Es gibt eine Glückseligkeit, die noch kein Dichter recht besungen, keine noch so liebenswürdige Leserin je in dieser Welt erlebt hat, noch je erleben wird. Es ist dies ein Zustand der Glückseligkeit, welcher nur dem männlichen Geschlechte und selbst unter diesem nur den Auserwählten erreichbar ist. Es ist ein Lebensmoment, der unsere Gefühle, unsern Geist, unser ganzes Wesen ergreift. Thränen der Unschuldigen sind vergossen, schlaflose Nächte sind darüber hingegangen, in welchen die fromme Mutter und die zärtliche Schwester für diesen kritischen Augenblick des Lebens flehentlich Gott angerufen haben.

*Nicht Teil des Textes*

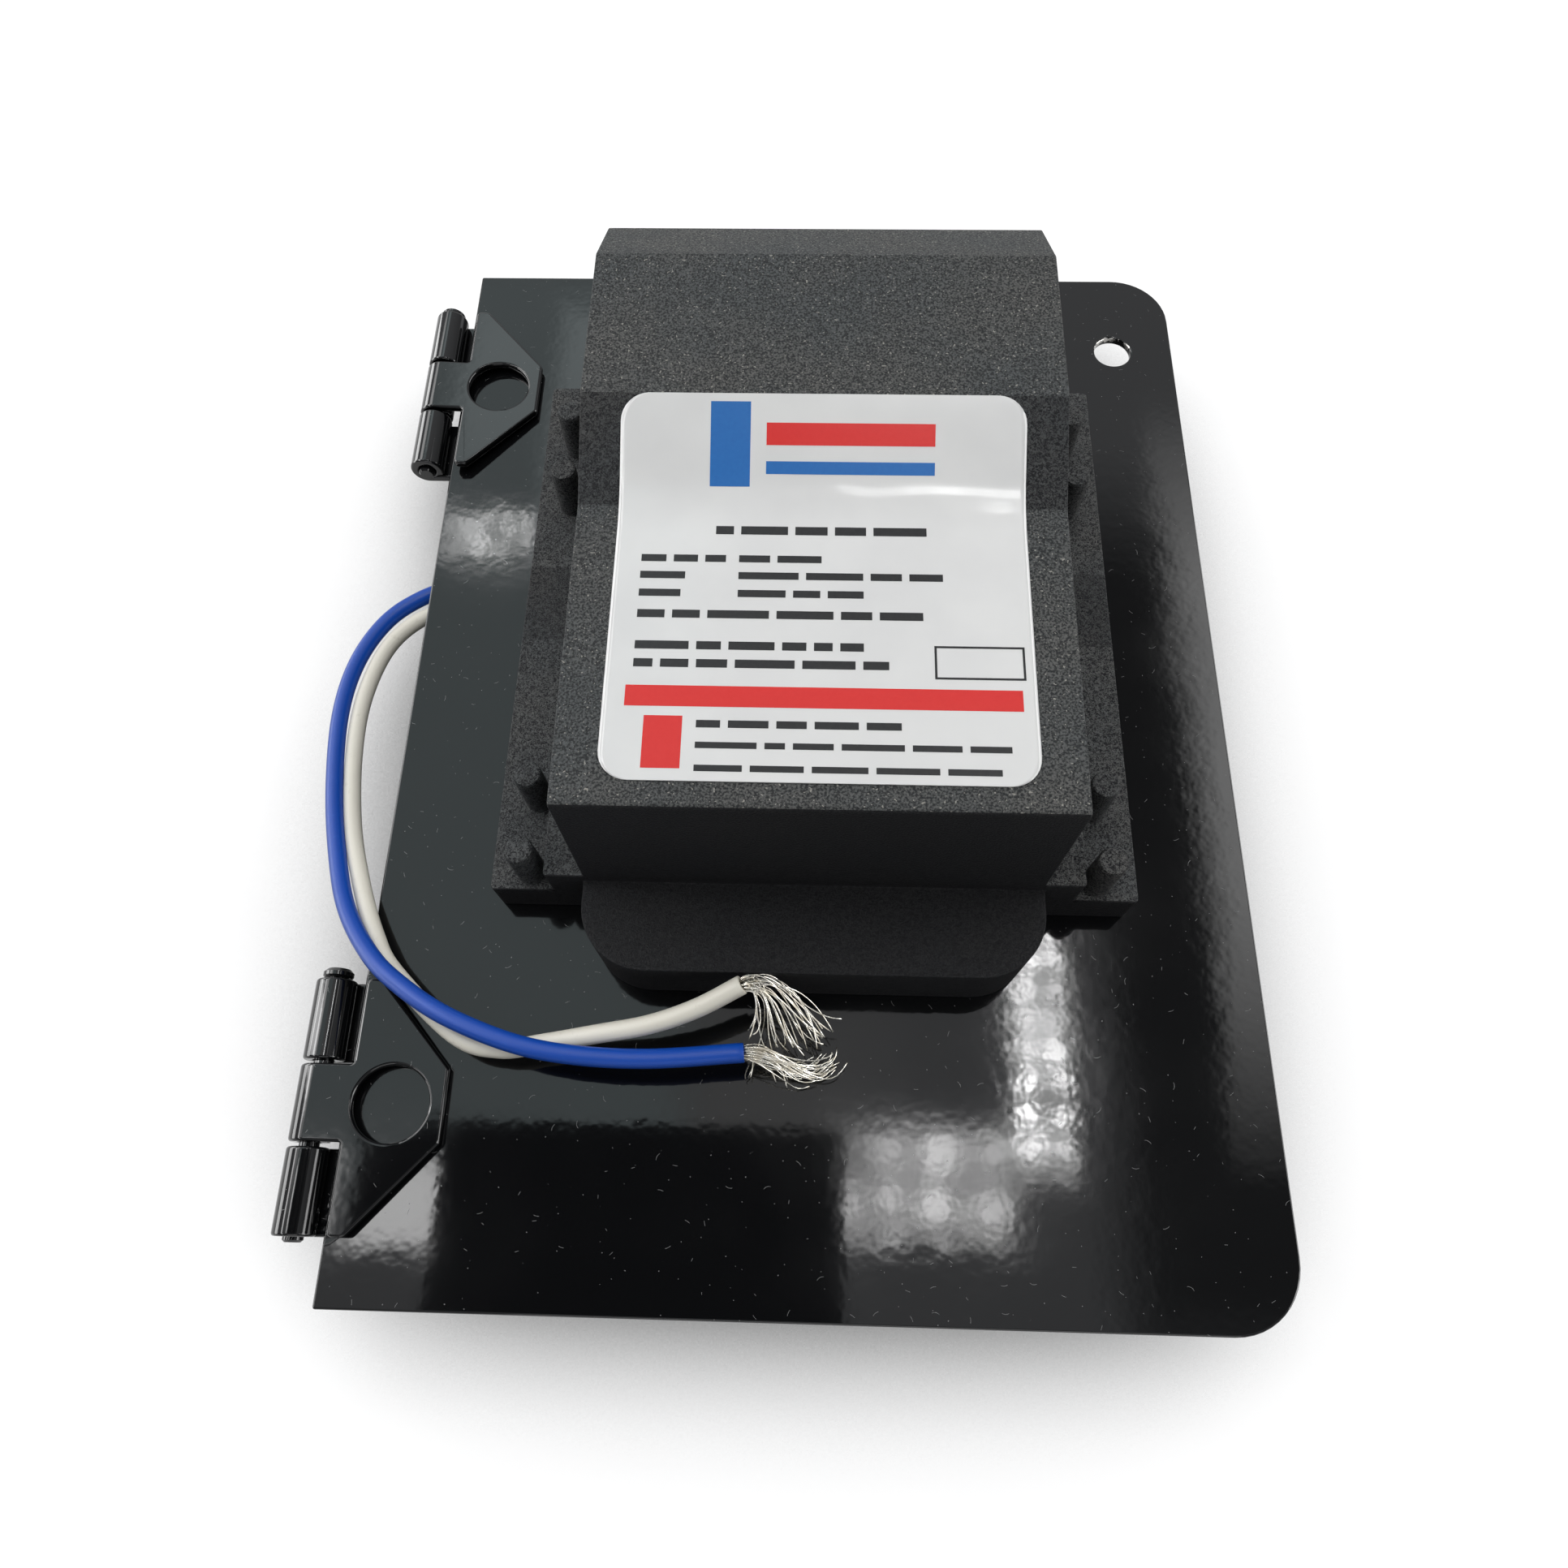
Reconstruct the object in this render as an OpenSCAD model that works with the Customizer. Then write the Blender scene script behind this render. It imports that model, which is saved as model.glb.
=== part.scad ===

Glückseliger Augenblick, den kein Weib, und sei es auch noch so gut, noch so schön und geistreich, erleben kann – glückseliger Augenblick, Student zu werden, oder um mich des üblicheren Ausdrucks zu bedienen, das erste Examen bestanden zu haben.

Der Cadett, welcher Offizier, der Schüler, welcher akademischer Bürger, der Lehrjunge, welcher Geselle wird, sie Alle empfinden in höherem oder geringerem Grade dieses Hinweghüpfen über den Examenwall, hinein in den Tummelplatz der Philosophie. Alle streben wir nach einer größeren Bahn und eilen brausend weiter, dem Flusse gleich, der sich ins Meer verliert.

Zum ersten Male fühlt nun die jugendliche Seele so recht ihre Freiheit und fühlt sie folglich doppelt. Sie strebt nach Wirksamkeit, beginnt ihr eigenes Ich zu begreifen, das ja geprüft und nicht zu leicht befunden ist, und wird noch von all den ungetäuschten Träumen des Kindes umgaukelt. Nicht Liebesglück, nicht Begeisterung für Kunst und Wissenschaft elektrisirt so alle Nerven, wie das Bewußtsein: Nun bin ich Student!

Dieser Frühlingstag des Lebens, an welchem die Eisdecke der Schule gesprengt wird, der Baum der Hoffnungen Knospen treibt, die warme Frühlingssonne leuchtet, fällt bekanntlich bei uns in Dänemark in den Monat October, gerade, wenn die Natur ihres Laubes entkleidet wird, wenn die Abende beginnen dunkler zu werden und sich das Wintergewölk dichter zusammenzieht, recht als wollte es der Jugend zurufen: »Euer Frühling, der aus dem Examen hervorsprießt, ist nur ein Traum! Gerade nun werdet ihr erst recht den Ernst des Lebens kennen lernen!« Allein daran denkt die glückliche Jugend nicht, und wir wollen es ebenfalls nicht, wollen vielmehr mit den Fröhlichen fröhlich sein und ihren Kreis mit Vorliebe aufsuchen. In einem solchen nimmt unsere Erzählung ihren Anfang.